Dude are you serious?

I read your posts here all the time and for the most part you are pretty intelligent. That video is ridiculous, if you were trying to get the dog to give you the toy..it almost seems like you tried to make a video of how possessive the dog was, by trying NOT to have her give you the toy...

Like I said CONFUSING..Nicole's statement is 100% correct, not silly.

6 years of it, and in one day, say since you posted the video, now the dog is giving it to you...

You said it was worse on the ground, it was better from what I saw in the video, once you tried to take it, she gave it right up, straight away..

you know your dog, I could be way off base, but the video is not jiving with what you are trying to convey...

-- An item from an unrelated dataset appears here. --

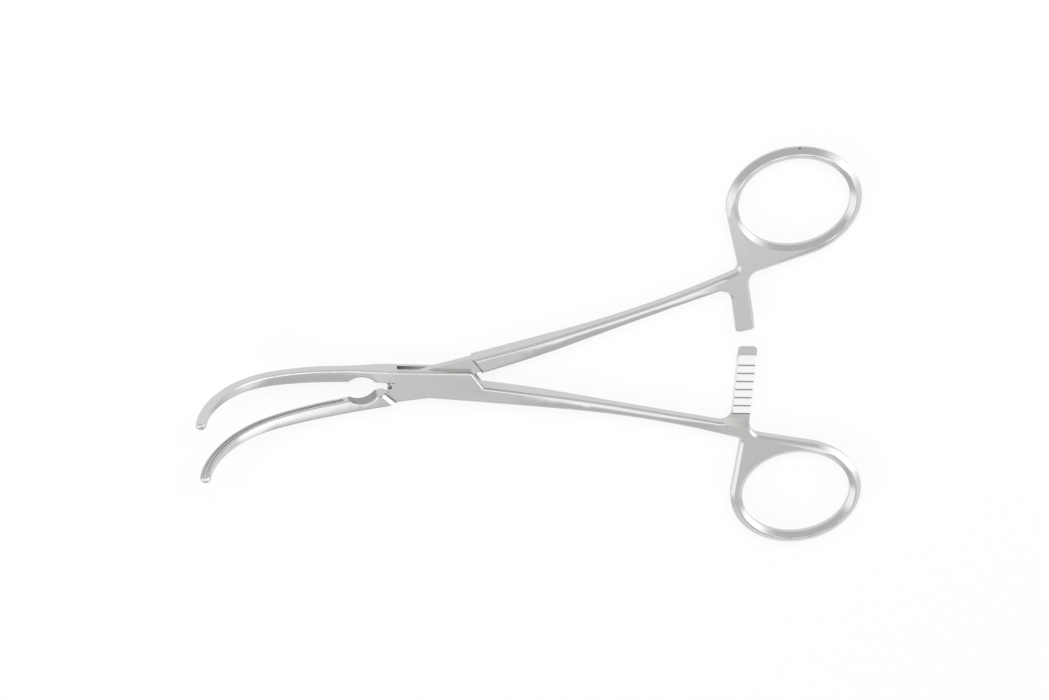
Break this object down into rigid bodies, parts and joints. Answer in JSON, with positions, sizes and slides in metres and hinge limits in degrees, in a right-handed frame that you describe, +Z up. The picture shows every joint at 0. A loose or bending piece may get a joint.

My dog is possessive, she WILL give me stuff.
I can shoot a video of how she won't give me stuff (on purpose) and do a half ass job of making it look like she wont give me stuff, too...

I am sure you can train a dog, you have a bunch of nice gsd's, that is why I was flabbergasted by the video...

again not trying to sound like a jerk, but this is a working/training dog board...and I am sure that everyone here that "trained" really possessive dogs to give up their toys, is thinkng WTF??? but just didn't say anything..

So was the purpose to show how possessive the dog was? or what was it?


----------



## Daryl Ehret (Apr 4, 2006)

_"Like I said CONFUSING..Nicole's statement is 100% correct, not silly."_

It IS silly. It would make more sense to say that she's a good dog in spite of bad handling, not _because of_ bad handling.


----------



## Tammy St. Louis (Feb 17, 2010)

looks like you had a few too many drinky - poos in that second video , lol


----------



## Daryl Ehret (Apr 4, 2006)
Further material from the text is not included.